-- Start of DATA SECTION --

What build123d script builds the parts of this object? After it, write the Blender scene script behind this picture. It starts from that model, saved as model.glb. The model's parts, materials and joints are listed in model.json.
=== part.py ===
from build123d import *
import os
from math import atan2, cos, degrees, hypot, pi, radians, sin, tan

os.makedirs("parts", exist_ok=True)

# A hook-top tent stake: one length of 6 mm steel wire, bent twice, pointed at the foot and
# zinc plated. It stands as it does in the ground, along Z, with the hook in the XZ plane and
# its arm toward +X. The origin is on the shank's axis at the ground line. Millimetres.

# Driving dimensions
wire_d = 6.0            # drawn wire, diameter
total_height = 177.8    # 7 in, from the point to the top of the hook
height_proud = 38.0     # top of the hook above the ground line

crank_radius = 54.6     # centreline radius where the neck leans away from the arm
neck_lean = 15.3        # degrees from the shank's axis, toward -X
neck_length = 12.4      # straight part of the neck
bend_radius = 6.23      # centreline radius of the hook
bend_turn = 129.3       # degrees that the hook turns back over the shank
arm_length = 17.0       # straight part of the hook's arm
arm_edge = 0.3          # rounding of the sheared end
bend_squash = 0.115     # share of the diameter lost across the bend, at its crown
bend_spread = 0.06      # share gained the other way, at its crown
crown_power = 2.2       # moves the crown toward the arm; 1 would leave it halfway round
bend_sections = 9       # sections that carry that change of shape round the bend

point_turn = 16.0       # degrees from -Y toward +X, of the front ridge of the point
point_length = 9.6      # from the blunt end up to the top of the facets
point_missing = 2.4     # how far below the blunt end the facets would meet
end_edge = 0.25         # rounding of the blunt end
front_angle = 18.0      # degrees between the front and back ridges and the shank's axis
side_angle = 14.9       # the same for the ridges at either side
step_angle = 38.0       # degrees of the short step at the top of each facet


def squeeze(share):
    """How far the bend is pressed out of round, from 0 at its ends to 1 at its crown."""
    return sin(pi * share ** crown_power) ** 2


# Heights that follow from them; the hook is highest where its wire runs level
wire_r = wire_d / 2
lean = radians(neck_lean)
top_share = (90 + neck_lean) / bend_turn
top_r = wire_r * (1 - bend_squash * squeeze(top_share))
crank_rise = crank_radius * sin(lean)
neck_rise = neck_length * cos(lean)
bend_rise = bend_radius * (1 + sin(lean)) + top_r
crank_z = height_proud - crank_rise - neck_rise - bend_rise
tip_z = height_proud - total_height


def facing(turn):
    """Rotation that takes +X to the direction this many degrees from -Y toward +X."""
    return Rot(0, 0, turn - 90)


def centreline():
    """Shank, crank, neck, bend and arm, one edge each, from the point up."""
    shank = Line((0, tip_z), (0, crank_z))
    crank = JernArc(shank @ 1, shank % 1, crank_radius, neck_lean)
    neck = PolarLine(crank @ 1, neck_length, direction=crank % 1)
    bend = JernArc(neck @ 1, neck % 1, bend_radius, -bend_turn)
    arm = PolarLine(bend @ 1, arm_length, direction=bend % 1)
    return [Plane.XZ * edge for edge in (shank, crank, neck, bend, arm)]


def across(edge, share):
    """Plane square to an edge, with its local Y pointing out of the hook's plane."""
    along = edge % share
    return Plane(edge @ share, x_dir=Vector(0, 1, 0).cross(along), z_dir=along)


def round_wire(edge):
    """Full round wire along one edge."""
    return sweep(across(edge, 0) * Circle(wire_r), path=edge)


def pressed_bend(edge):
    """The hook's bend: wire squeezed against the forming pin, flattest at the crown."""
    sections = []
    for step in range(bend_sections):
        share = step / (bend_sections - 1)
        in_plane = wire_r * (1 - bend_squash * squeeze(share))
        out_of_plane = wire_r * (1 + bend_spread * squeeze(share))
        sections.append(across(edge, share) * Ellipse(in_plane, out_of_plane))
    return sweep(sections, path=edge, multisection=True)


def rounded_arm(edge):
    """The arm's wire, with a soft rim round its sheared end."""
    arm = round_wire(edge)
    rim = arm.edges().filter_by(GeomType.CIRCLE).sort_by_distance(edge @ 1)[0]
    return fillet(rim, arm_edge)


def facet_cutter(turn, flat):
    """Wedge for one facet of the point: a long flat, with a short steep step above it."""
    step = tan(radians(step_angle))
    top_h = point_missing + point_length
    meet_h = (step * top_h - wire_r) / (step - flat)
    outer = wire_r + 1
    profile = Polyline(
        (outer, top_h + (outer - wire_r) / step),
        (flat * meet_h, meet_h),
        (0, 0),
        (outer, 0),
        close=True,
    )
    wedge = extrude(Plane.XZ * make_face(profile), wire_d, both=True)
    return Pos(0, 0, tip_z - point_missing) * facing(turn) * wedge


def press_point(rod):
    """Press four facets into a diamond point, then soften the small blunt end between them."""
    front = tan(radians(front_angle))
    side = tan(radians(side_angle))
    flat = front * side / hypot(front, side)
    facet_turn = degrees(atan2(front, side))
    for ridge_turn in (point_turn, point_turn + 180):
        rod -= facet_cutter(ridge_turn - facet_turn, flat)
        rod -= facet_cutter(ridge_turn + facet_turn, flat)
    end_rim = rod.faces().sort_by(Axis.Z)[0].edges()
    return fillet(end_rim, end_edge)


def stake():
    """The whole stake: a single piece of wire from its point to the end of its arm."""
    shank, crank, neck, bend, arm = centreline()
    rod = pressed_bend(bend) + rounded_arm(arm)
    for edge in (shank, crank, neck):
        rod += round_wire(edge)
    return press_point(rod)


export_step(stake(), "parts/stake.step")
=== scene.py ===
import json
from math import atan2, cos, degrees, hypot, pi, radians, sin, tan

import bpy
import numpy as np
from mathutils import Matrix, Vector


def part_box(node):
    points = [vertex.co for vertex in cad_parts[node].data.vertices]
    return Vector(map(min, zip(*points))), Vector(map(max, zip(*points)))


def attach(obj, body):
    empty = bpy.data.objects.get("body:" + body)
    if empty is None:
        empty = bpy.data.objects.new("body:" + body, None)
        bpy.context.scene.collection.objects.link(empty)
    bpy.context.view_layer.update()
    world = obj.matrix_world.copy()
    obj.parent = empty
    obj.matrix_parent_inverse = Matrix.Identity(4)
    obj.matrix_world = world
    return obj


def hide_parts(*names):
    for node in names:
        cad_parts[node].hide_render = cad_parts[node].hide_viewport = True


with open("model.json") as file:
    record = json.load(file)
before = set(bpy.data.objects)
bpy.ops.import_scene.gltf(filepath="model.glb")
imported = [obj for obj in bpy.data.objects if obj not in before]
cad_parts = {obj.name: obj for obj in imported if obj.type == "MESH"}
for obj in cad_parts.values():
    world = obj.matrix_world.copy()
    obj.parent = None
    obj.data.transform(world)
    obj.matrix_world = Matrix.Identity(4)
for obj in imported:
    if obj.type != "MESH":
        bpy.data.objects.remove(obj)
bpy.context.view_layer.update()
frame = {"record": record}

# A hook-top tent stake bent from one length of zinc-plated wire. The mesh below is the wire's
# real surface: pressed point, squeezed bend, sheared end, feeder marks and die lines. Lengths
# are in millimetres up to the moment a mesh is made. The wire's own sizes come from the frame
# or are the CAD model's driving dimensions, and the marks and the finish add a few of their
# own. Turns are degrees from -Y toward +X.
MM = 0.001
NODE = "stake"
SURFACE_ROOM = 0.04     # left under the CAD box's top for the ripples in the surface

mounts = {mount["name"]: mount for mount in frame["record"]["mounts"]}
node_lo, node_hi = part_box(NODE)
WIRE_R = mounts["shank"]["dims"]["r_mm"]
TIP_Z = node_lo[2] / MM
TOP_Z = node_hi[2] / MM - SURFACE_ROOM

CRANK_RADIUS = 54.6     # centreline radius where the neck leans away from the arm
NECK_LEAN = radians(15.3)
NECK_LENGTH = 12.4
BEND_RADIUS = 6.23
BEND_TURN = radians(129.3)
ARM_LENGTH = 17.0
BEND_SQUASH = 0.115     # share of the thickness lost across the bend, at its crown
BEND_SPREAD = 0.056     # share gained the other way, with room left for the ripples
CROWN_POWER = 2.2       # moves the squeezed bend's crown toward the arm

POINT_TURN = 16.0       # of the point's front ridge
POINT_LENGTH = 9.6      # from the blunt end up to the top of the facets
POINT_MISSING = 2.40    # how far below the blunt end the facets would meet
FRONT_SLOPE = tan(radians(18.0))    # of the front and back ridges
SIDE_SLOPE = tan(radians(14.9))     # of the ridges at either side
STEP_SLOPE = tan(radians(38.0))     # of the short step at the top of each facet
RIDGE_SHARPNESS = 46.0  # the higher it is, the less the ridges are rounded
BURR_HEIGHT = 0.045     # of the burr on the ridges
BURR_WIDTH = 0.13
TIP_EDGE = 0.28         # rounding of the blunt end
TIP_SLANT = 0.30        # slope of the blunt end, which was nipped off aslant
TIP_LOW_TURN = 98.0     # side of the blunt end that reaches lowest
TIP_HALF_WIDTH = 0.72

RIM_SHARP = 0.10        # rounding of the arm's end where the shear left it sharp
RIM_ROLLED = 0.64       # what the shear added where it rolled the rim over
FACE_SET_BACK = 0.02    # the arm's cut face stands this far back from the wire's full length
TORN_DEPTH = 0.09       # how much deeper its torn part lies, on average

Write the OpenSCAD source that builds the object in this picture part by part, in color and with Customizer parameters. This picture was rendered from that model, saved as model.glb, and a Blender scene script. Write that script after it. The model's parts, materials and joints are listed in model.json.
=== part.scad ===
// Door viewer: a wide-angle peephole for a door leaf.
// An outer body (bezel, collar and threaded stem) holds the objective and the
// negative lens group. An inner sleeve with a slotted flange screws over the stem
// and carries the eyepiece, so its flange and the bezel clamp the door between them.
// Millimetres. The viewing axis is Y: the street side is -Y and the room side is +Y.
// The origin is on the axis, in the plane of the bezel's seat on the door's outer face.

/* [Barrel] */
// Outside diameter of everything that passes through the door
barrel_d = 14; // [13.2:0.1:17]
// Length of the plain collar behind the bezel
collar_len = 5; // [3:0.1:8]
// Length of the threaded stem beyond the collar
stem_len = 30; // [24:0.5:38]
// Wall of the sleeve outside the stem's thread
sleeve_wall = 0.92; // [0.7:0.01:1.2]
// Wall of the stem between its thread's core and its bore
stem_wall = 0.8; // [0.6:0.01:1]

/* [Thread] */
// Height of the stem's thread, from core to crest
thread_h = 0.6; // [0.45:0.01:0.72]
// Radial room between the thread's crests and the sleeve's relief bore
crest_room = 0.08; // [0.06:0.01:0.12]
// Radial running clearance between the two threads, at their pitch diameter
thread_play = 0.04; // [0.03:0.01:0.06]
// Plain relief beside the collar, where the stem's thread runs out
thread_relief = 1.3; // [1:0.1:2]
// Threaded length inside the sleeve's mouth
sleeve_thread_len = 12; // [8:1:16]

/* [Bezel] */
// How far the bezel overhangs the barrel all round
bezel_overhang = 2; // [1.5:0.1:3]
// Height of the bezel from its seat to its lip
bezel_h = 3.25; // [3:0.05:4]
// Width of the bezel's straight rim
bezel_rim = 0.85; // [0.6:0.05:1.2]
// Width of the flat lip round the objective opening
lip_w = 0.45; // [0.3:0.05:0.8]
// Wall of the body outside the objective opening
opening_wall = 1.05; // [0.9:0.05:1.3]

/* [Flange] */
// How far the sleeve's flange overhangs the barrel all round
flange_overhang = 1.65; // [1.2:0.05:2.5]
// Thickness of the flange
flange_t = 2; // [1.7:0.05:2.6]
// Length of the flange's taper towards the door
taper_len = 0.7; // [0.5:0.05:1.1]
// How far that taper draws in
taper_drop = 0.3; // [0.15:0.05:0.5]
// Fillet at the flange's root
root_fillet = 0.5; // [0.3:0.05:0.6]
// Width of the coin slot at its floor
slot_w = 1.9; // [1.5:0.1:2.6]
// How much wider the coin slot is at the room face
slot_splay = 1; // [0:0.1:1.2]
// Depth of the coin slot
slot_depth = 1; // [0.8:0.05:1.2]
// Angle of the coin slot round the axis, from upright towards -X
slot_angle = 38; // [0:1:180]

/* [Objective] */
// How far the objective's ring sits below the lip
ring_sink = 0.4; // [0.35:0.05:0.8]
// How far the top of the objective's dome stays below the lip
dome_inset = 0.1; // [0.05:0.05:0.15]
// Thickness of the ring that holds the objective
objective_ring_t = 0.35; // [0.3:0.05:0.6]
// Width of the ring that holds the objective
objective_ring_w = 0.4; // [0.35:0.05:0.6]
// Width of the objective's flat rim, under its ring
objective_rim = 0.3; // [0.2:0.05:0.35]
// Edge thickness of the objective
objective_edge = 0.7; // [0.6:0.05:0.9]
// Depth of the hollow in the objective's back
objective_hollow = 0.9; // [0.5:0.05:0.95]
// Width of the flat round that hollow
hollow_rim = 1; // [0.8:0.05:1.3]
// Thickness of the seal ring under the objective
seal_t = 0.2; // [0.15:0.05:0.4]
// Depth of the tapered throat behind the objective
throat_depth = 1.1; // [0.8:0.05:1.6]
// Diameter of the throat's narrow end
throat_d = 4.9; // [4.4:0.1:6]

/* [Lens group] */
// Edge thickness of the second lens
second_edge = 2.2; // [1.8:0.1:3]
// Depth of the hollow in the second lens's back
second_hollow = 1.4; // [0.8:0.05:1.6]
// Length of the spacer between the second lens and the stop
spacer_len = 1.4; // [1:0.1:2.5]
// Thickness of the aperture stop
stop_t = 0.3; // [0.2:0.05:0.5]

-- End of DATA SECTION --

**WHAT YOU NEED TO DO**
Retype only what lies between the line bearing "shank, crank, neck, bend, arm = centreline()" and the line bearing "obj.parent = empty", keeping both of those lines.

**TASK RESULT**
    shank, crank, neck, bend, arm = centreline()
    rod = pressed_bend(bend) + rounded_arm(arm)
    for edge in (shank, crank, neck):
        rod += round_wire(edge)
    return press_point(rod)


export_step(stake(), "parts/stake.step")
=== scene.py ===
import json
from math import atan2, cos, degrees, hypot, pi, radians, sin, tan

import bpy
import numpy as np
from mathutils import Matrix, Vector


def part_box(node):
    points = [vertex.co for vertex in cad_parts[node].data.vertices]
    return Vector(map(min, zip(*points))), Vector(map(max, zip(*points)))


def attach(obj, body):
    empty = bpy.data.objects.get("body:" + body)
    if empty is None:
        empty = bpy.data.objects.new("body:" + body, None)
        bpy.context.scene.collection.objects.link(empty)
    bpy.context.view_layer.update()
    world = obj.matrix_world.copy()
    obj.parent = empty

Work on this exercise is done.